■ What the exercise asks: Copy, in full, each line of the material that holds the word "bends".

■ Records for this task:
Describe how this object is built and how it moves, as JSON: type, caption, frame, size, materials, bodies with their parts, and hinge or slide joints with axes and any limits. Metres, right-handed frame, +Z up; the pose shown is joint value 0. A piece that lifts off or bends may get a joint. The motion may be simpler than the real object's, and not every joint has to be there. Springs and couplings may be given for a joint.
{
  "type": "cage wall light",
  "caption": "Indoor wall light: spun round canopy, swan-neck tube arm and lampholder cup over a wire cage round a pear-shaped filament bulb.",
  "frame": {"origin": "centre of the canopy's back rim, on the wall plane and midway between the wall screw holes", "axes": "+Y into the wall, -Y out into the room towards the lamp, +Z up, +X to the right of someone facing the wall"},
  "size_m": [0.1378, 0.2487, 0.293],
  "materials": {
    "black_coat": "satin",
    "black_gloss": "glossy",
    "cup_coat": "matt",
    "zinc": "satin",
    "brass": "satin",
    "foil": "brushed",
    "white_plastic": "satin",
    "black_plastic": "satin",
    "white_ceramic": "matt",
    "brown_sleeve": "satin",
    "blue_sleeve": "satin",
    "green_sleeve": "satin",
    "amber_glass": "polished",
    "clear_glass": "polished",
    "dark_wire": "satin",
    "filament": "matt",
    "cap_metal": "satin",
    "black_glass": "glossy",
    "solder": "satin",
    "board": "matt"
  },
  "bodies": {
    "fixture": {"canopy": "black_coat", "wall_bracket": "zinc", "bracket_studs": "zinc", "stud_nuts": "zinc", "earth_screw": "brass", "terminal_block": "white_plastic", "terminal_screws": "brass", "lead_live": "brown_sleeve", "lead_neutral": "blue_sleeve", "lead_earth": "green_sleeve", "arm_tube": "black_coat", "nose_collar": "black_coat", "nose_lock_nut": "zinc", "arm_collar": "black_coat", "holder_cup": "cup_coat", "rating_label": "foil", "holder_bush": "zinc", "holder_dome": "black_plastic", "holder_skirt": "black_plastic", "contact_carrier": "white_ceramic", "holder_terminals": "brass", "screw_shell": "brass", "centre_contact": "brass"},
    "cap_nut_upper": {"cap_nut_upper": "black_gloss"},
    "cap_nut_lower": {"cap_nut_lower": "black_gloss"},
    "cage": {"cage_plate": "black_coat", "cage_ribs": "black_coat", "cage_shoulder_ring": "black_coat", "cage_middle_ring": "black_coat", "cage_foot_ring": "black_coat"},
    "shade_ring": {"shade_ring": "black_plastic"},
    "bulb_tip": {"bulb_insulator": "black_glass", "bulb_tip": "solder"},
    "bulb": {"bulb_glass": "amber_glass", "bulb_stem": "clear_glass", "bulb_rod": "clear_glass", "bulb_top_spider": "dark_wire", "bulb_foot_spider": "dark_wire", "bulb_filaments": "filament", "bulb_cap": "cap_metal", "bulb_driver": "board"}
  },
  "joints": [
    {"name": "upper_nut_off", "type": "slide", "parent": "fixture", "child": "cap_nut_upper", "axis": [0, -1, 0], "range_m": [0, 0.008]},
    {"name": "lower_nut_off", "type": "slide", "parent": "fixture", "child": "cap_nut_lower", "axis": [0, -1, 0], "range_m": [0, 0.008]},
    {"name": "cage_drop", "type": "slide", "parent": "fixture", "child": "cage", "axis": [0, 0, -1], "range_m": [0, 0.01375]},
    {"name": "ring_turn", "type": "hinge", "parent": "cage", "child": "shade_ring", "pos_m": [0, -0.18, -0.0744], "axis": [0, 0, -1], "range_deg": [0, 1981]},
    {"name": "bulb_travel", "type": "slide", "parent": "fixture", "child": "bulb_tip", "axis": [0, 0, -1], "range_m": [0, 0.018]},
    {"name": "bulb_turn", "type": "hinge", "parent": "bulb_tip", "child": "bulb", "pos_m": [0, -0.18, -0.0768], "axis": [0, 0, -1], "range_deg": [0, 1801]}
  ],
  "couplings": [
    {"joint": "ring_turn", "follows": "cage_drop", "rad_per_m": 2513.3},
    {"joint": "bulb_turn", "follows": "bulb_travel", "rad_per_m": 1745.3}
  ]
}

* * *

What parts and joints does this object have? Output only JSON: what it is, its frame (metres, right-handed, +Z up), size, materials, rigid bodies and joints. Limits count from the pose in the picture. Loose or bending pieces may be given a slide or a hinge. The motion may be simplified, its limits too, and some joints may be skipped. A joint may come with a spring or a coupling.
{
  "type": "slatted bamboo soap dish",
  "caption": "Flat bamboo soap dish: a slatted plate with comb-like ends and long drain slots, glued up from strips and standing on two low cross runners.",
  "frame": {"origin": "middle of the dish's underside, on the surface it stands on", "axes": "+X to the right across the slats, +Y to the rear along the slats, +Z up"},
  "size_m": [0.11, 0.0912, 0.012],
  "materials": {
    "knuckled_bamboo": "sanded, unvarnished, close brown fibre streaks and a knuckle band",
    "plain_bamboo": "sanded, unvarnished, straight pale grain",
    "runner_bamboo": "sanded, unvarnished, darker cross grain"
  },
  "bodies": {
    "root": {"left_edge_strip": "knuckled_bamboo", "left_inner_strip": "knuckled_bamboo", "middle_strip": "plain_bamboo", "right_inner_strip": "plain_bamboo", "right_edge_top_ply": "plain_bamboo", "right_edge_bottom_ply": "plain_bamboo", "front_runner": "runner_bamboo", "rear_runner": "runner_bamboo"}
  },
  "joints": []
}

...

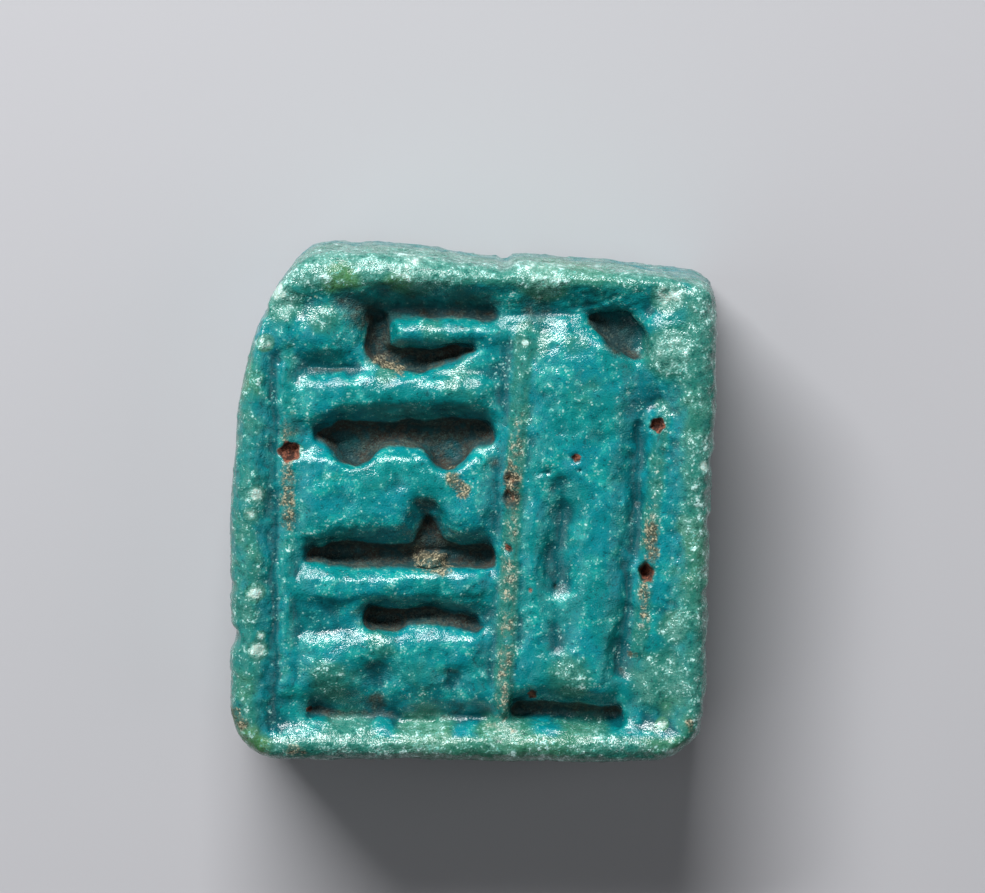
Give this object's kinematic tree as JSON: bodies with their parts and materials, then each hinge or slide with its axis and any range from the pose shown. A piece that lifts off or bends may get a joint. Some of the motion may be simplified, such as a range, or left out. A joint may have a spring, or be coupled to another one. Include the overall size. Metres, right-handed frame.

■ Result of the task:
Describe how this object is built and how it moves, as JSON: type, caption, frame, size, materials, bodies with their parts, and hinge or slide joints with axes and any limits. Metres, right-handed frame, +Z up; the pose shown is joint value 0. A piece that lifts off or bends may get a joint. The motion may be simpler than the real object's, and not every joint has to be there. Springs and couplings may be given for a joint.
Give this object's kinematic tree as JSON: bodies with their parts and materials, then each hinge or slide with its axis and any range from the pose shown. A piece that lifts off or bends may get a joint. Some of the motion may be simplified, such as a range, or left out. A joint may have a spring, or be coupled to another one. Include the overall size. Metres, right-handed frame.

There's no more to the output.